• _Exercise materials_:
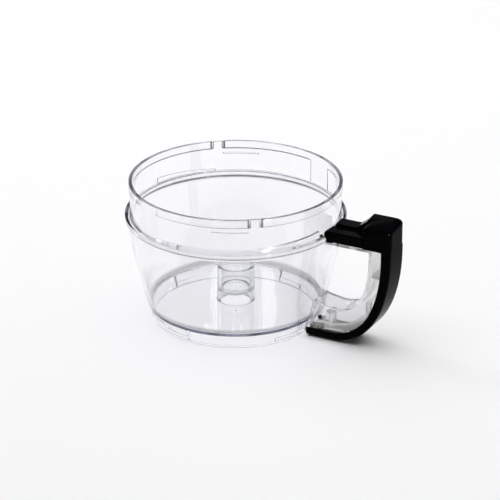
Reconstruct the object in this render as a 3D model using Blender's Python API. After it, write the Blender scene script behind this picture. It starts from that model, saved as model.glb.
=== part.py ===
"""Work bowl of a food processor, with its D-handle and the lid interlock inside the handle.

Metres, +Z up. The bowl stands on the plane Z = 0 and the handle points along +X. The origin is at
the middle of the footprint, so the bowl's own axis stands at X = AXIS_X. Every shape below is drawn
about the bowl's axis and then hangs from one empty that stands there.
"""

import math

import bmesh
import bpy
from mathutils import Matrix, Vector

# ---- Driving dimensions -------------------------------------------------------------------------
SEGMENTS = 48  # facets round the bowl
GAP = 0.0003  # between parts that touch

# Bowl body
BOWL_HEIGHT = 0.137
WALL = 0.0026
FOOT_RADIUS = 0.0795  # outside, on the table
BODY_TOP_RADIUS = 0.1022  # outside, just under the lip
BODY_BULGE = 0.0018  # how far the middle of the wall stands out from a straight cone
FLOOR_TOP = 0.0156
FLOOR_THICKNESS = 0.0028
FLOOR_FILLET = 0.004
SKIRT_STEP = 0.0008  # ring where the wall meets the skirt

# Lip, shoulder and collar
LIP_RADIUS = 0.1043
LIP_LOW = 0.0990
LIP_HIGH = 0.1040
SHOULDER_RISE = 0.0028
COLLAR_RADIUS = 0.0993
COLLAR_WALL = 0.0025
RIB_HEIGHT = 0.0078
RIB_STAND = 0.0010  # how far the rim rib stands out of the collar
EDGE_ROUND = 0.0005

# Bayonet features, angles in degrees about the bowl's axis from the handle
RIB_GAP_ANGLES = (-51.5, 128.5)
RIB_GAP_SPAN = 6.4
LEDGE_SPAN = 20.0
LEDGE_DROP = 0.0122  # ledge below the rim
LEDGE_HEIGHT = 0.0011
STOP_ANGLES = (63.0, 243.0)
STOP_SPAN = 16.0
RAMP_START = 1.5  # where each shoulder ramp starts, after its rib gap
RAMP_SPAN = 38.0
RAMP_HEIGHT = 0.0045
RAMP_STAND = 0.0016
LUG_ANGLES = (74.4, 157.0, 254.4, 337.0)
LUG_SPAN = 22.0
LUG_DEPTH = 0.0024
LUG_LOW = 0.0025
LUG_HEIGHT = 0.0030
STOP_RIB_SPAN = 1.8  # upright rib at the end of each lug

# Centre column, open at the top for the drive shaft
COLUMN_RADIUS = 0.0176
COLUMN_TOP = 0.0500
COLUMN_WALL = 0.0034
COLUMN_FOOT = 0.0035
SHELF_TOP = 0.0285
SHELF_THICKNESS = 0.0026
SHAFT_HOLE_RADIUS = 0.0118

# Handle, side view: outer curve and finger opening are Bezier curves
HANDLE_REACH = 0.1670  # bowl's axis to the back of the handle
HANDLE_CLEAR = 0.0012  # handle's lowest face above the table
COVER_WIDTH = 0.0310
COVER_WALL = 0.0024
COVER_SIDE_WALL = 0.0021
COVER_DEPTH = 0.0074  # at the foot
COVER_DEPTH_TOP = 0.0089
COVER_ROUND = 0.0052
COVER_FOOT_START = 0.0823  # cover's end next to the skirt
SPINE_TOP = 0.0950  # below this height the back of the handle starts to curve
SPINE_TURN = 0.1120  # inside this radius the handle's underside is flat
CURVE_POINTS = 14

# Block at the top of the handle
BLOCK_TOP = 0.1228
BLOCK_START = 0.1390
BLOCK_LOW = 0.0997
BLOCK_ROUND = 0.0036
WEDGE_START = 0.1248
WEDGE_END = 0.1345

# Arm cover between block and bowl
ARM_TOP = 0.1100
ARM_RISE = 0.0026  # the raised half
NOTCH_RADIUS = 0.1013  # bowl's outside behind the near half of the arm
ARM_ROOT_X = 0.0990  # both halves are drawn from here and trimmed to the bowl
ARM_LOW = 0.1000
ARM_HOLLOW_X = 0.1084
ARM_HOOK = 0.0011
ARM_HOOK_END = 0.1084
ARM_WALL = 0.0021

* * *

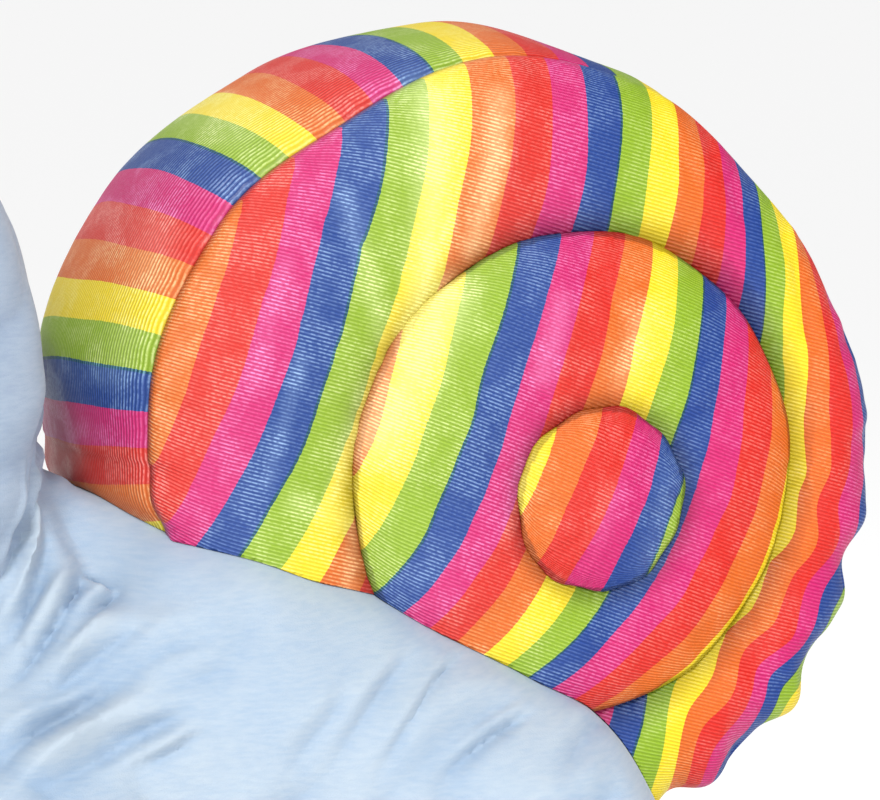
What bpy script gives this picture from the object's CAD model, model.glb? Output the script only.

• _Stated goal_:
Extract and output the part that opens with the line containing "Reconstruct the object" and closes with the line containing "inside the handle.", unchanged, ends included.

• _Answer to this task_:
Reconstruct the object in this render as a 3D model using Blender's Python API. After it, write the Blender scene script behind this picture. It starts from that model, saved as model.glb.
=== part.py ===
"""Work bowl of a food processor, with its D-handle and the lid interlock inside the handle.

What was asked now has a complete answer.